Technical debt becomes a managed resource, not a background problem. Instead of vague "we need to address debt" conversations, leadership and engineering discuss specific debt items with estimated effort and measurable impact. Some debt gets prioritized and fixed. Other debt gets accepted as a known limitation - "we know this module is complex, but it's not on our path, so we're willing to live with it." Other debt gets prevented - engineers understand which patterns create debt and avoid them.
Delivery velocity stabilizes or improves. The same team ships more features in the same time because they're not fighting the codebase as much. Onboarding new engineers gets faster because codebases with less debt are easier to understand. Production incidents decrease in systems that were refactored because the fragile code is now structured properly. The team ships faster not because they're working harder, but because the system is fighting them less.
Q: Does Glue recommend which debt to fix? A: Glue surfaces which debt exists and what's slowing you down. The decision about what to fix is a human one, based on your business priorities and engineering capacity. But Glue gives you the data to make that decision.
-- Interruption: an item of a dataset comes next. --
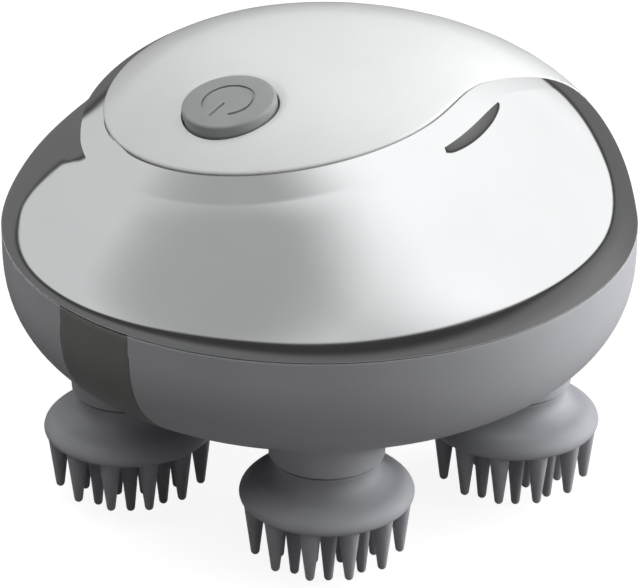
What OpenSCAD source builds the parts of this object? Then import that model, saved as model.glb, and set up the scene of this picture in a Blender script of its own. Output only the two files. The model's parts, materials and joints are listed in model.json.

Q: What if we can't afford to fix any debt? A: Understanding debt still matters. Glue shows you the trade-offs. You might decide not to fix the authentication module, but you'll know that certain changes are riskier or slower because of that debt. You can route work around it or accept slower delivery on debt-heavy modules.
Q: Can Glue tell me if a refactoring will actually help? A: Glue can show you which modules are bottlenecks and estimate the scope of refactoring work. Whether a refactoring actually accelerates delivery depends on whether that module was actually the bottleneck. Glue helps you choose the right modules to refactor.
Q: How do you measure debt impact on delivery velocity? A: Glue shows multiple signals: test coverage, modification frequency, incident involvement, dependency count. These together paint a picture of which modules are friction points. Delivery velocity measurements over time show whether refactoring actually improved things.